Moldbug doesn’t want a philosopher-king. He wants kings of a sort, yes, but a CEO-kings; kings in competition with a bunch of other kings in a system that nobody ultimately controls. This is the exact opposite of a philosopher-king uniting everybody because he understands everything and can do it correctly, or for that matter of an AI ruling us all because it controls everything and comprehends everything perfectly. It’s basically libertarianism-for-governments.
If you said to Yudkowsky “hey, how about we have a king?”, he’d laugh in your face. This makes me suspicious of the idea that he’s trying to justify a secret longing for a king.
“…work towards the creation of a beneficent AI who we can then give the resources to to run the world” - Yudkowsky doesn’t think an AI will require any particular resources to run the world, and has expended quite a lot of virtual ink defending this point.
“…after the French Revolution it became harder and harder to justify Monarchy, or any sort of Autocracy, on divine or secular grounds” - it seems to me that people have had no trouble justifying dictatorships at all, and indeed of our largest and most powerful countries Russia used to be ruled by autocrats and China currently is ruled by them. Rather, autocrats have had trouble competing on either economic or military terms, perhaps because they waste so much effort putting down the peasant uprisings you dismiss. (If anything, the French Revolution makes it easier to justify kings, because it lets people suggest the alternative is the French Revolution.)

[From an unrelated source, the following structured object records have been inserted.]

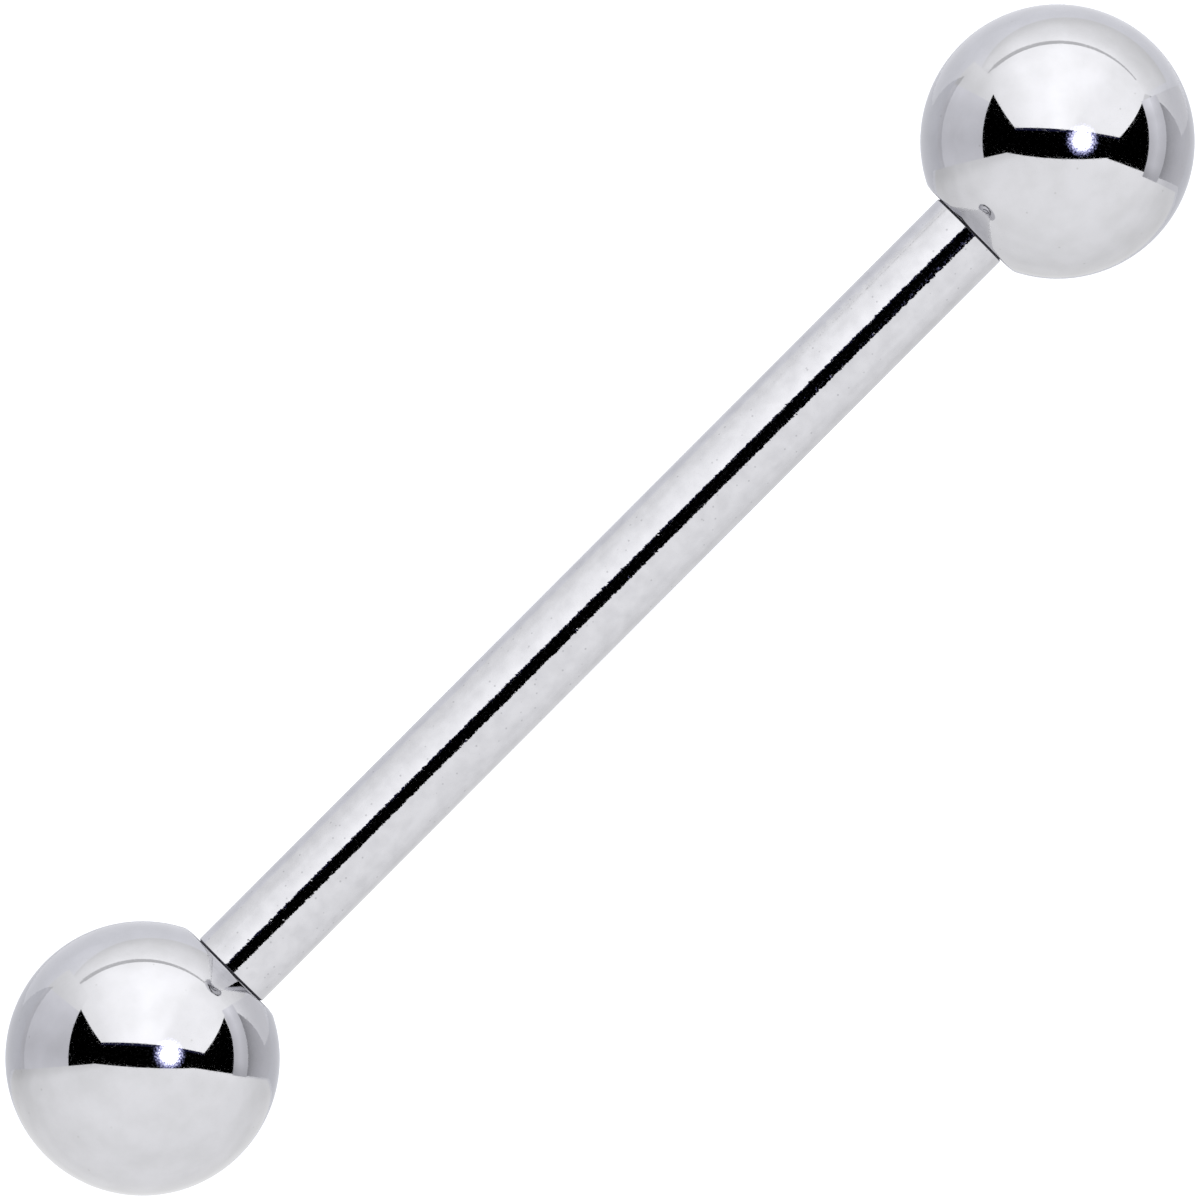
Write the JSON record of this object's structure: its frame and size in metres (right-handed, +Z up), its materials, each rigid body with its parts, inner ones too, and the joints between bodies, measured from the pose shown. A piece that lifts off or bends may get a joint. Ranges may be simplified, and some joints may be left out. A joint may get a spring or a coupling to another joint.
{
  "type": "tongue barbell",
  "caption": "Straight piercing barbell: a plain polished bar with threaded posts and a round ball screwed on at each end.",
  "frame": {"origin": "on the surface that the two balls rest on, straight below the middle of the bar", "axes": "+X along the bar towards the top ball, +Z up from the surface"},
  "size_m": [0.0286, 0.005, 0.005],
  "materials": {
    "bar_steel": "polished",
    "ball_steel": "polished"
  },
  "bodies": {
    "bar": {"bar": "bar_steel"},
    "top_ball": {"top_ball": "ball_steel"},
    "bottom_ball": {"bottom_ball": "ball_steel"}
  },
  "joints": [
    {"name": "top_ball_unscrew", "type": "slide", "parent": "bar", "child": "top_ball", "axis": [1, 0, 0], "range_m": [0, 0.015]},
    {"name": "bottom_ball_unscrew", "type": "slide", "parent": "bar", "child": "bottom_ball", "axis": [-1, 0, 0], "range_m": [0, 0.015]}
  ]
}
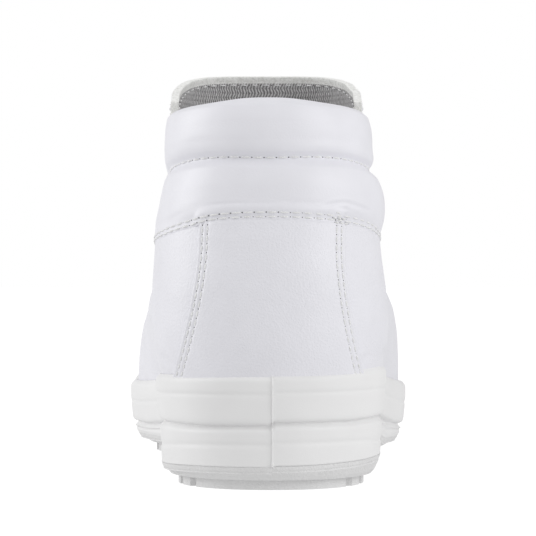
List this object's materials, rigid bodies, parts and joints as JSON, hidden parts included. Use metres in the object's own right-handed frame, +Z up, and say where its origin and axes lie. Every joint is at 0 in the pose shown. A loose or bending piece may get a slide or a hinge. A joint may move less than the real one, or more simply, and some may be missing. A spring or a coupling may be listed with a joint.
{
  "type": "safety boot",
  "caption": "Right ankle-high slip-on safety boot with hollow upper, padded collar rolls, high lined front flap, elastic gussets and a stepped moulded sole with lugs.",
  "frame": {"origin": "on the floor under the middle of the boot's box", "axes": "+Y to the toe, +X to the lateral side of this right boot, +Z up"},
  "size_m": [0.111, 0.3, 0.1484],
  "materials": {
    "sole": "satin moulded white polyurethane",
    "leather": "smooth white microfibre with a fine grain",
    "footbed": "grey textile footbed",
    "lining": "grey spacer mesh with an off-white felt edge",
    "elastic": "ribbed white elastic"
  },
  "bodies": {
    "root": {"outsole": "sole", "midsole": "sole", "upper": "leather", "heel_panel": "leather", "collar_lower": "leather", "collar_upper": "leather", "insole": "footbed", "front_flap": "lining", "gusset_lateral": "elastic", "gusset_medial": "elastic"}
  },
  "joints": []
}
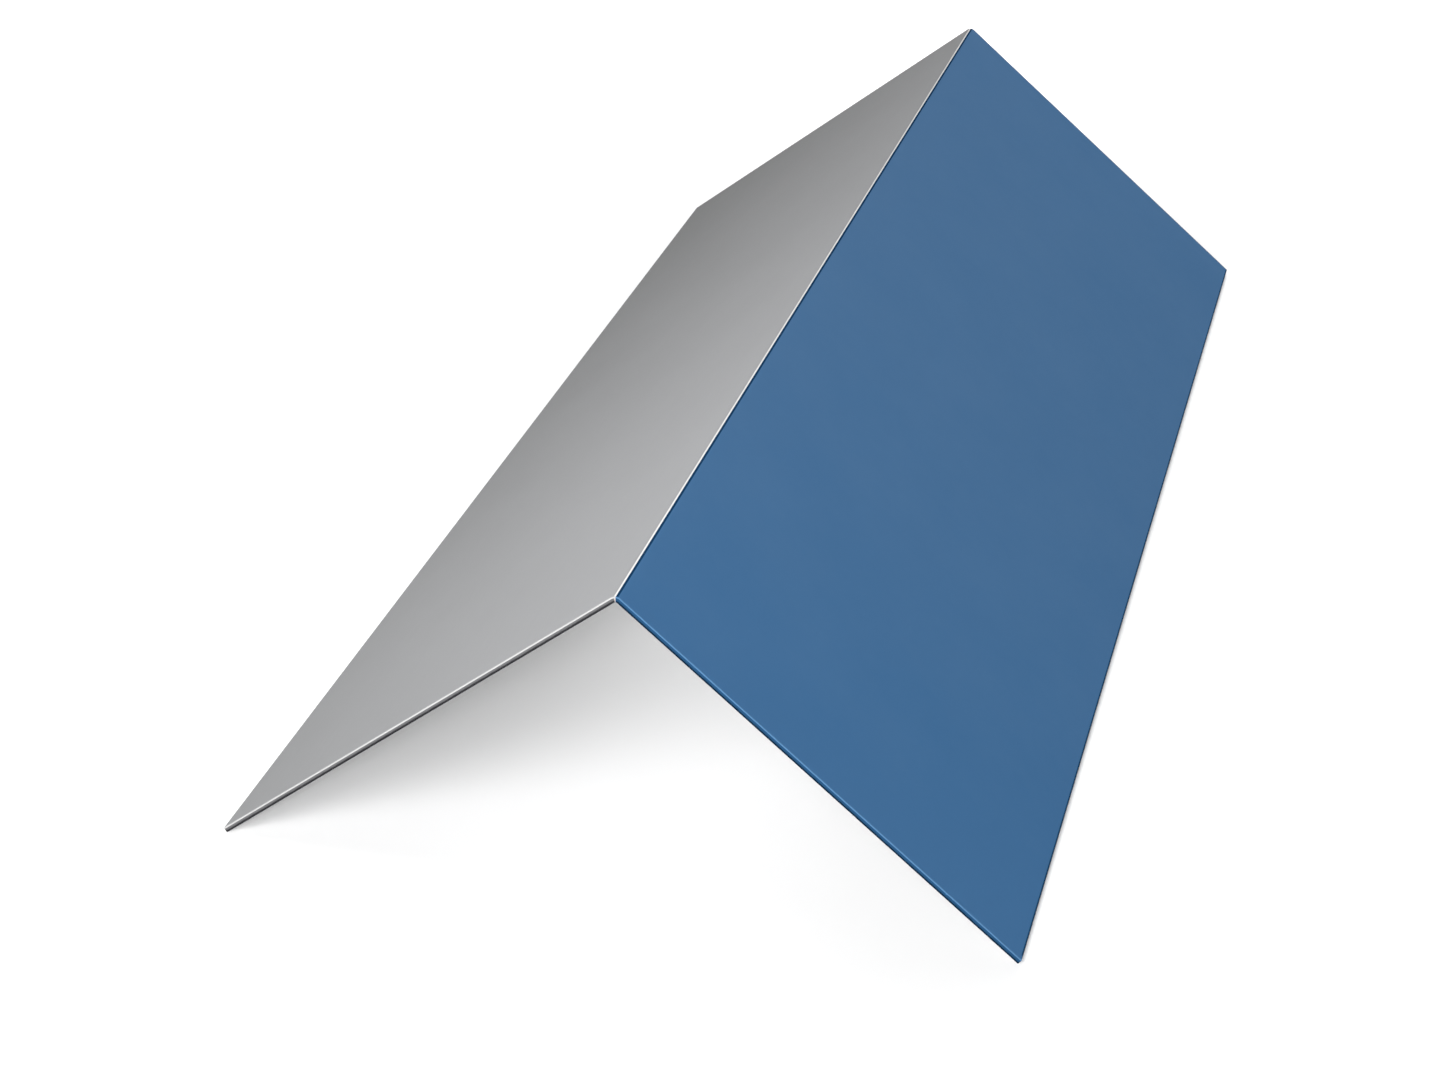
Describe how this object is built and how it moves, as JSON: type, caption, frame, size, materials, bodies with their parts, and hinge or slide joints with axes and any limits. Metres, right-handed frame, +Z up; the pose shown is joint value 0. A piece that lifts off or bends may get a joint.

“… before this period, while the King was not absolute the hierarchy he remained atop of was” - this really isn’t true at all, as a cursory reading of history would suggest. Are you perhaps using “before this period” to mean “for a short while in medieval Europe”? Because even then, it isn’t true.
“this argument has come up yet again in the conversation about NAB … that the book is communist propaganda” - *snort* what? @socialjusticemunchkin
“You see, it’s easy to forget that feudalism (stay with me now) wasn’t just ‘having a king’, that the feudal system was a whole system wherein the whole hierarchy was justified …” - seems like “build an AI” doesn’t feature any hierarchy, though. It’s just this one AI.